Many renters don’t bother to get renters insurance simply because they think it will be too expensive or because they think that something like a fire, earthquake, or burglary would never happen to them.
As a tenant, it’s always worth it to call a few different insurance companies and shop around for a good renters’ insurance rate. If anything were to happen during your tenancy, you’d be glad you chose to have that extra protection for your personal items.
Note: Even if your roommate has rental insurance, it’s still a good idea to get your own policy. Attorney Aaron Larson writes on the legal website ExpertLaw, “Typically, even where people live as roommates, a renter’s policy held by one roommate will not cover the property of the other.”
What to do if you believe your landlord is violating your rights
If you believe your landlord is violating your rights as a tenant, the best thing to do is pick up the phone and speak with somebody qualified to help.
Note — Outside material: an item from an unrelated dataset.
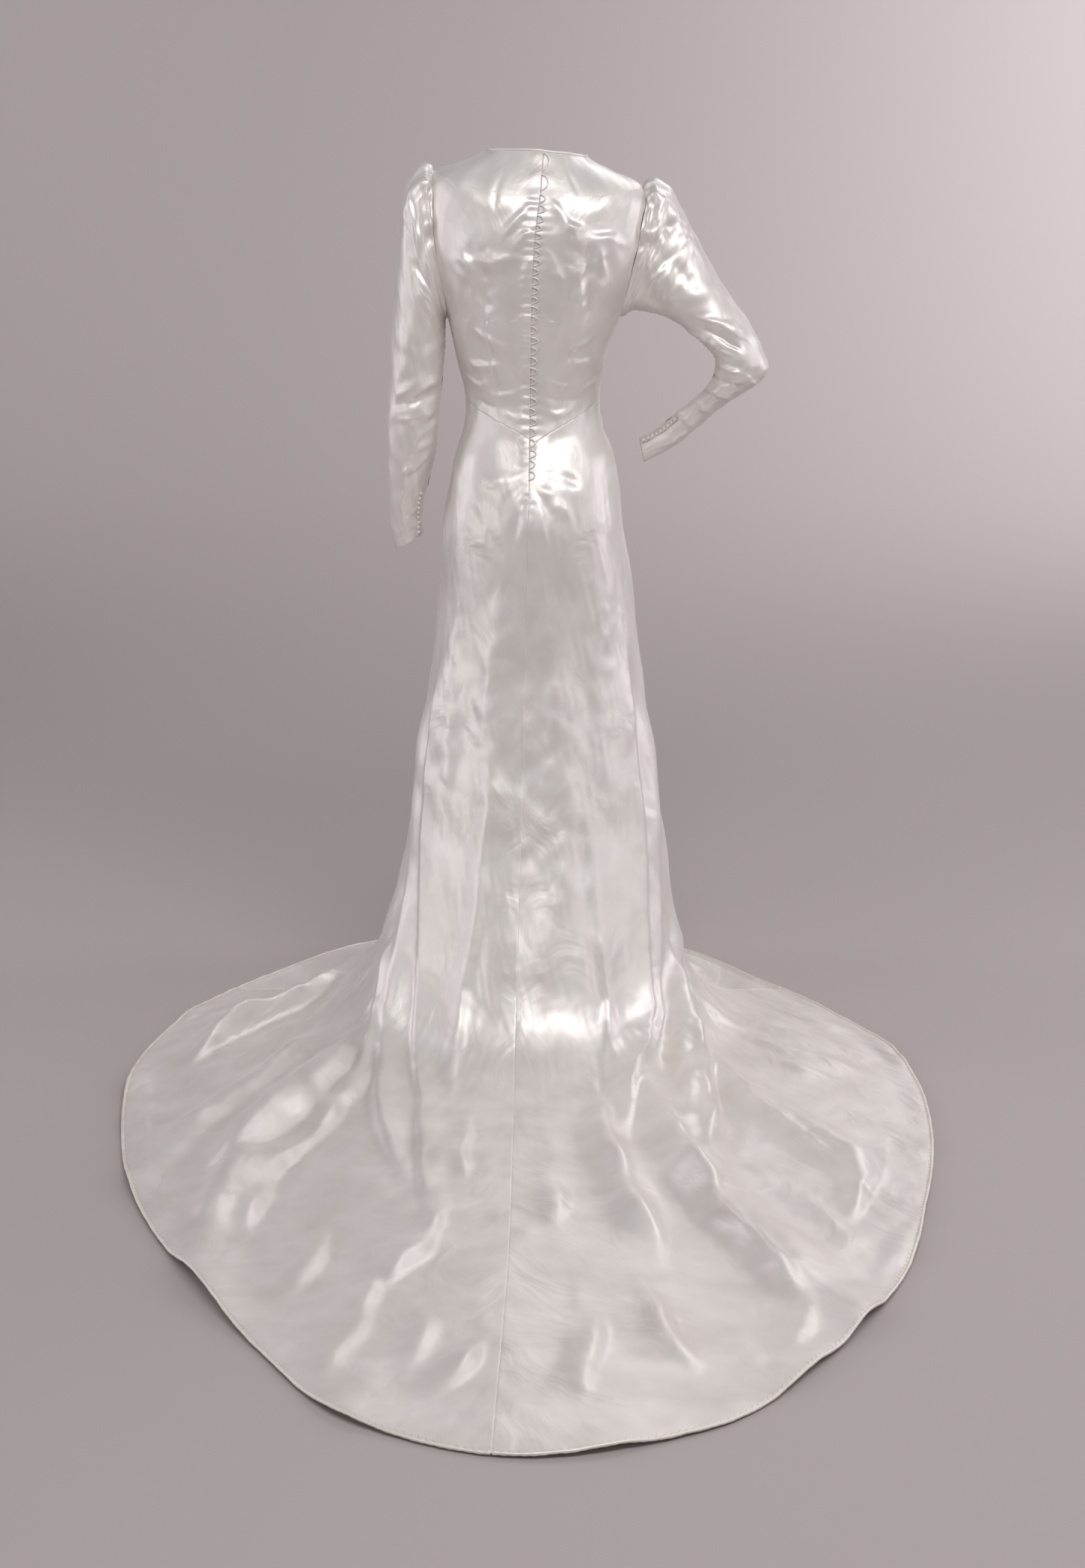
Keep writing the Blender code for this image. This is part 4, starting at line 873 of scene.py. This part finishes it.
def bodice_rows(angle):
    """Row levels of bodice columns, round the armholes and down to the waist seam."""
    top = NECK - EDGE_STEPS
    turns = np.linspace(0, math.pi, ARMHOLE_LEVELS)
    armhole = mix(ARMPIT, SHOULDER_TIP, (1 + np.cos(turns)) / 2)
    fixed = np.concatenate([top, np.linspace(top[-1], SHOULDER_TIP, SHOULDER_LEVELS)[1:-1], armhole])
    shares = edge_shares(ARMPIT - WAIST_SIDE, MIDRIFF_LEVELS)[len(EDGE_STEPS) :]
    above = [np.full_like(angle, level) for level in fixed]
    return np.stack(above + [mix(ARMPIT, waist_level(angle), share) for share in shares])


def skirt_rows(angle):
    """Row levels of skirt columns, from the waist seam down, over the bend and out to the hem."""
    shares = np.append(edge_shares(WAIST_SIDE - HIP, HIP_LEVELS)[: -len(EDGE_STEPS)], 1.0)
    hips = [mix(waist_level(angle), HIP, share) for share in shares]
    hanging_part = np.linspace(HIP, BEND_FROM, HANGING_LEVELS)[1:]
    bend = np.linspace(BEND_FROM, BEND_TO, BEND_LEVELS)[1:]
    floor = np.append(np.linspace(BEND_TO, HEM_LEVELS[0], FLOOR_LEVELS)[1:], HEM_LEVELS[1:])
    return np.stack(hips + [np.full_like(angle, level) for level in (*hanging_part, *bend, *floor)])


def places(name, start_of, end_of, spread=1.0):
    """A panel's grid of angles and levels between its two edges, crowded close along both."""
    rows_of, waist_row = (skirt_rows, 0) if "skirt" in name else (bodice_rows, -1)
    count = PANEL_COLUMNS[name]
    waist = np.array(WAIST_SIDE)
    angle = mix(start_of(waist), end_of(waist), np.linspace(0, 1, count))[None]
    for _ in range(3):
        level = rows_of(angle[waist_row])
        start, end = start_of(level), end_of(level)
        radius = radius_at(mix(start, end, 0.5), level).mean(axis=1)
        shares = edge_shares(np.abs(end - start).mean(axis=1) * radius, count)
        shares = shares ** (1 + (spread - 1) * ease(HIP, 0.0, level))
        angle = mix(start, end, shares)
    return angle, level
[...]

If you’re unsure of what to do in your situation, contact the Department of Housing and Urban Development (HUD). HUD offers free counseling related to renting in all 50 states. (Here’s how to find a HUD-approved housing counselor in your area.)
If a housing counselor suspects you have a legal issue, you’ll need to speak with an attorney. Just getting an attorney on retainer can cost several thousand dollars, depending on your situation. If an attorney feels your rights have been violated, he or she may be willing to take your case pro bono, but it is unlikely unless you can prove your inability to pay. In most states, however, the Department of Justice will provide free legal services to those who are classified as being “low income.” This Department of Justice legal service website can help you find local attorneys and self-help resources. Others can locate a qualified attorney using the ABA’s Laywer Referral Service.
When we rent apartments, we often feel like the landlord has all the power; but that’s not really true at all. Renter’s have A LOT of rights — most just don’t realize it. If you end up with a crummy landlord, it’s often worth a bit of research to determine if he or she is actually breaking the law and what you can do about it.